## What you should do
Write the material out again exactly.

## Data segment
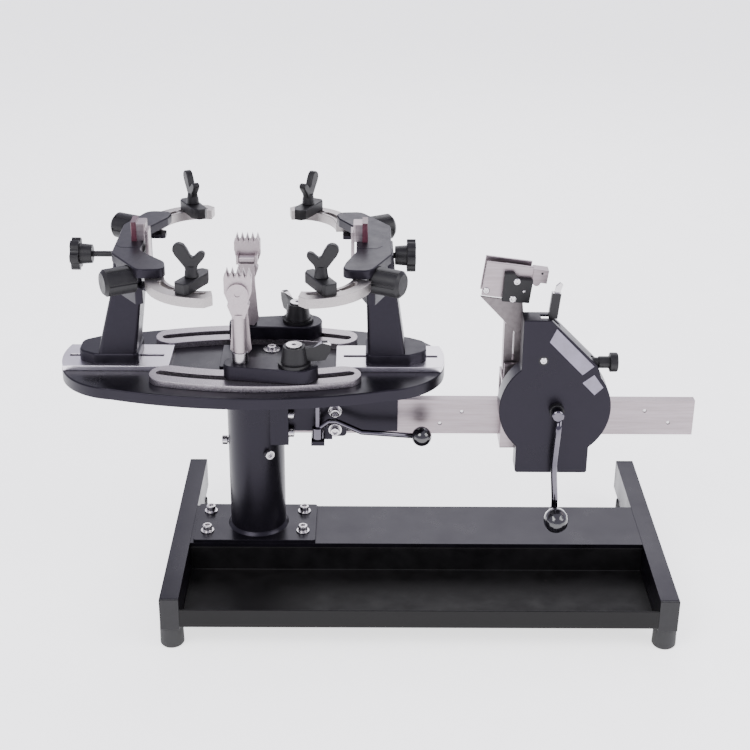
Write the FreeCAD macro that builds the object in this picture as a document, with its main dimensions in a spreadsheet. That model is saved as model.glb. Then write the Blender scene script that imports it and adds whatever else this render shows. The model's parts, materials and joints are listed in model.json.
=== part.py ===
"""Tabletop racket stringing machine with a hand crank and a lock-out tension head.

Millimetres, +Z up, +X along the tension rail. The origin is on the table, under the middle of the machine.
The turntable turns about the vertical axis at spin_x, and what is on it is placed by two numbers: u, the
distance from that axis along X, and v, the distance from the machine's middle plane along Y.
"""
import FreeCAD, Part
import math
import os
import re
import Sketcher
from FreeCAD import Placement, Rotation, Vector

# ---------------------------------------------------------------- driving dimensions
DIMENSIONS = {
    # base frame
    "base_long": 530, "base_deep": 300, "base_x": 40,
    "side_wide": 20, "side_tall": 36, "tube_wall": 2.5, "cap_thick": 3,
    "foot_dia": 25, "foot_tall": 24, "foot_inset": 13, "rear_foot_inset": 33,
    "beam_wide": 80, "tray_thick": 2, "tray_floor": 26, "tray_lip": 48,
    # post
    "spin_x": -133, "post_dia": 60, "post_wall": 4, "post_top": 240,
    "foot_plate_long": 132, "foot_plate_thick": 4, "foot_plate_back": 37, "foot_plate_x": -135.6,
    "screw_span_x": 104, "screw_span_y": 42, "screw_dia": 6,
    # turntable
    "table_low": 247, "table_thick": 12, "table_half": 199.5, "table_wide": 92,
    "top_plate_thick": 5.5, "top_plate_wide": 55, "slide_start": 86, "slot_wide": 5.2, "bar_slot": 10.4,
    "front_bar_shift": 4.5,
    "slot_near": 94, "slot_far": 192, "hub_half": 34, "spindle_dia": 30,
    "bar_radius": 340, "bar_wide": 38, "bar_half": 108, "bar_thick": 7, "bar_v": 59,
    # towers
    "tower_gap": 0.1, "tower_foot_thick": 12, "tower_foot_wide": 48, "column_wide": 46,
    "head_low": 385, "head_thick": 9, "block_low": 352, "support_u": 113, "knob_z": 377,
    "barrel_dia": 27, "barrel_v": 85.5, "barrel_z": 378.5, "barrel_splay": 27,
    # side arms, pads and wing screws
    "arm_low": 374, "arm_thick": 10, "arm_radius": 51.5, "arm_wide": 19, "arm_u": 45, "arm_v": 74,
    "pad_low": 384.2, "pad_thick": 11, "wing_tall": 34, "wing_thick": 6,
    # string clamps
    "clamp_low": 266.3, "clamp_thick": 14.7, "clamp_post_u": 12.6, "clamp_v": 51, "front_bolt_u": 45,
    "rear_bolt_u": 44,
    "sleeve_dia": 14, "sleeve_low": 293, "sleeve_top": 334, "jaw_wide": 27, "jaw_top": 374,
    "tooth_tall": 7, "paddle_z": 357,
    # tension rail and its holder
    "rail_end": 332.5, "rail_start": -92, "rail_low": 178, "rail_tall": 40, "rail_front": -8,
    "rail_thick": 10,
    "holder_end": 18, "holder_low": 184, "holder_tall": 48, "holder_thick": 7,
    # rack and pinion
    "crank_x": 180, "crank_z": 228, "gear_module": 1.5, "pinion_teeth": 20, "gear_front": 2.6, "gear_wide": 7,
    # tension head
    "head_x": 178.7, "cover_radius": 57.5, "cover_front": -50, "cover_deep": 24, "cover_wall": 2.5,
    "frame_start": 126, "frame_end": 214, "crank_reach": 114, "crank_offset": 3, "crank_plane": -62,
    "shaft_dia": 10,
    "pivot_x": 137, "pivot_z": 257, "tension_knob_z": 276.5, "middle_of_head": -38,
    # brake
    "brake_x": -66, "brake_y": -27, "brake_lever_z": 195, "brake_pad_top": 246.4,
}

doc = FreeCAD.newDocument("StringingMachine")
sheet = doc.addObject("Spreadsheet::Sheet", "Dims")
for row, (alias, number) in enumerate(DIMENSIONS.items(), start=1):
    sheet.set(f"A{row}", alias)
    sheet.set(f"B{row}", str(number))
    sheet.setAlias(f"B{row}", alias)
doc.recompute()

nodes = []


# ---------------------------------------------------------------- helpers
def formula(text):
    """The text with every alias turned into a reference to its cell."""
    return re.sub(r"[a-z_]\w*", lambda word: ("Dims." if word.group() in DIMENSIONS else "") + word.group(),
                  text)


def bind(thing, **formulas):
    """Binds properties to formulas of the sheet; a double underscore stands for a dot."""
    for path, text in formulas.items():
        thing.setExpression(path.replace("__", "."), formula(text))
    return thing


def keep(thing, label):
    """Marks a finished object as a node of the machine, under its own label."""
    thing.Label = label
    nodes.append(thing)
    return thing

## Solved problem
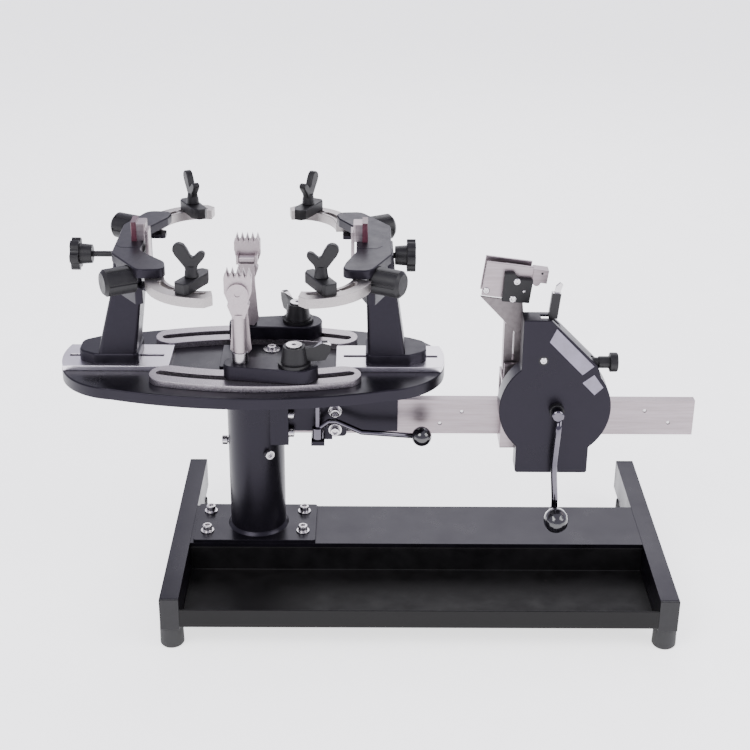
Write the FreeCAD macro that builds the object in this picture as a document, with its main dimensions in a spreadsheet. That model is saved as model.glb. Then write the Blender scene script that imports it and adds whatever else this render shows. The model's parts, materials and joints are listed in model.json.
=== part.py ===
"""Tabletop racket stringing machine with a hand crank and a lock-out tension head.

Millimetres, +Z up, +X along the tension rail. The origin is on the table, under the middle of the machine.
The turntable turns about the vertical axis at spin_x, and what is on it is placed by two numbers: u, the
distance from that axis along X, and v, the distance from the machine's middle plane along Y.
"""
import FreeCAD, Part
import math
import os
import re
import Sketcher
from FreeCAD import Placement, Rotation, Vector

# ---------------------------------------------------------------- driving dimensions
DIMENSIONS = {
    # base frame
    "base_long": 530, "base_deep": 300, "base_x": 40,
    "side_wide": 20, "side_tall": 36, "tube_wall": 2.5, "cap_thick": 3,
    "foot_dia": 25, "foot_tall": 24, "foot_inset": 13, "rear_foot_inset": 33,
    "beam_wide": 80, "tray_thick": 2, "tray_floor": 26, "tray_lip": 48,
    # post
    "spin_x": -133, "post_dia": 60, "post_wall": 4, "post_top": 240,
    "foot_plate_long": 132, "foot_plate_thick": 4, "foot_plate_back": 37, "foot_plate_x": -135.6,
    "screw_span_x": 104, "screw_span_y": 42, "screw_dia": 6,
    # turntable
    "table_low": 247, "table_thick": 12, "table_half": 199.5, "table_wide": 92,
    "top_plate_thick": 5.5, "top_plate_wide": 55, "slide_start": 86, "slot_wide": 5.2, "bar_slot": 10.4,
    "front_bar_shift": 4.5,
    "slot_near": 94, "slot_far": 192, "hub_half": 34, "spindle_dia": 30,
    "bar_radius": 340, "bar_wide": 38, "bar_half": 108, "bar_thick": 7, "bar_v": 59,
    # towers
    "tower_gap": 0.1, "tower_foot_thick": 12, "tower_foot_wide": 48, "column_wide": 46,
    "head_low": 385, "head_thick": 9, "block_low": 352, "support_u": 113, "knob_z": 377,
    "barrel_dia": 27, "barrel_v": 85.5, "barrel_z": 378.5, "barrel_splay": 27,
    # side arms, pads and wing screws
    "arm_low": 374, "arm_thick": 10, "arm_radius": 51.5, "arm_wide": 19, "arm_u": 45, "arm_v": 74,
    "pad_low": 384.2, "pad_thick": 11, "wing_tall": 34, "wing_thick": 6,
    # string clamps
    "clamp_low": 266.3, "clamp_thick": 14.7, "clamp_post_u": 12.6, "clamp_v": 51, "front_bolt_u": 45,
    "rear_bolt_u": 44,
    "sleeve_dia": 14, "sleeve_low": 293, "sleeve_top": 334, "jaw_wide": 27, "jaw_top": 374,
    "tooth_tall": 7, "paddle_z": 357,
    # tension rail and its holder
    "rail_end": 332.5, "rail_start": -92, "rail_low": 178, "rail_tall": 40, "rail_front": -8,
    "rail_thick": 10,
    "holder_end": 18, "holder_low": 184, "holder_tall": 48, "holder_thick": 7,
    # rack and pinion
    "crank_x": 180, "crank_z": 228, "gear_module": 1.5, "pinion_teeth": 20, "gear_front": 2.6, "gear_wide": 7,
    # tension head
    "head_x": 178.7, "cover_radius": 57.5, "cover_front": -50, "cover_deep": 24, "cover_wall": 2.5,
    "frame_start": 126, "frame_end": 214, "crank_reach": 114, "crank_offset": 3, "crank_plane": -62,
    "shaft_dia": 10,
    "pivot_x": 137, "pivot_z": 257, "tension_knob_z": 276.5, "middle_of_head": -38,
    # brake
    "brake_x": -66, "brake_y": -27, "brake_lever_z": 195, "brake_pad_top": 246.4,
}

doc = FreeCAD.newDocument("StringingMachine")
sheet = doc.addObject("Spreadsheet::Sheet", "Dims")
for row, (alias, number) in enumerate(DIMENSIONS.items(), start=1):
    sheet.set(f"A{row}", alias)
    sheet.set(f"B{row}", str(number))
    sheet.setAlias(f"B{row}", alias)
doc.recompute()

nodes = []


# ---------------------------------------------------------------- helpers
def formula(text):
    """The text with every alias turned into a reference to its cell."""
    return re.sub(r"[a-z_]\w*", lambda word: ("Dims." if word.group() in DIMENSIONS else "") + word.group(),
                  text)


def bind(thing, **formulas):
    """Binds properties to formulas of the sheet; a double underscore stands for a dot."""
    for path, text in formulas.items():
        thing.setExpression(path.replace("__", "."), formula(text))
    return thing


def keep(thing, label):
    """Marks a finished object as a node of the machine, under its own label."""
    thing.Label = label
    nodes.append(thing)
    return thing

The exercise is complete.